By understanding their behaviour and providing a supportive structure, you can help Stallers move past their indecision, ensuring progress and maintaining a positive working relationship.
1.8. CALMERS
Clams are silent, unresponsive individuals who shut down communication when you need it most. Their silence can stem from a desire to avoid painful situations, calculated aggression, or self-evasion. This unresponsiveness can be a way to avoid trouble or guilt, making interactions with them particularly challenging.
You Feel… Interacting with Clams often leaves you feeling confused, perplexed, frustrated, annoyed, angry, disappointed, or even hurt or embarrassed.
How to Cope To handle Clams effectively, ask open-ended questions that require more than a yes or no answer. Use a friendly, quizzical, expectant silent stare with raised eyebrows and wide eyes—this technique surprisingly works. Be comfortable with the silence and wait for their response, resisting the urge to fill the space. Comment on the situation to acknowledge the silence and then circle back to your questions. If the tension persists, ask a different question to address their unresponsiveness.
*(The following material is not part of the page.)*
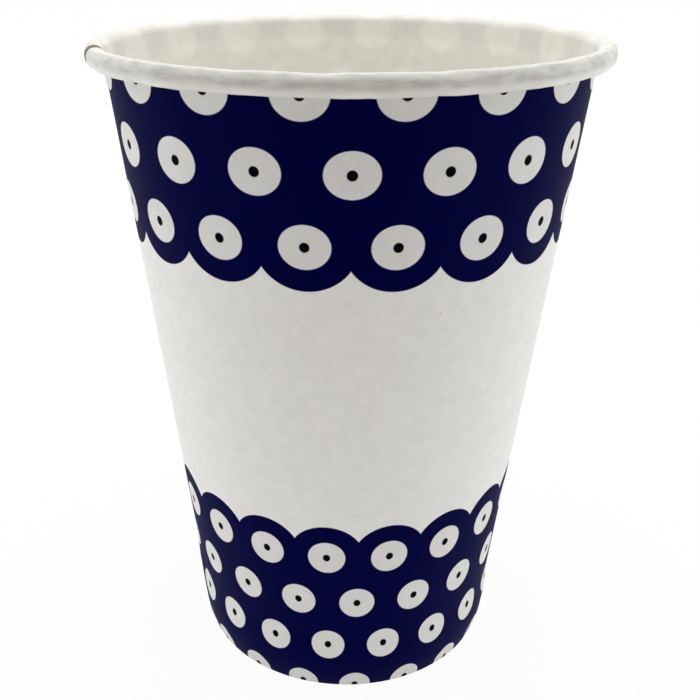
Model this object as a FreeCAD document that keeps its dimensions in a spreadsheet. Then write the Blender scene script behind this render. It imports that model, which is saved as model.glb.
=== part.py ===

Finally, set time limits to ensure that the conversation eventually progresses.
By using these strategies, you can encourage Clams to open up, facilitating better communication and understanding in your interactions.
By understanding the different types of difficult people and the strategies for dealing with them, you can take control of your interactions and create a more positive and productive environment. Remember, you don’t have to let difficult people win! With the right approach, you can conquer any challenge and thrive in any situation.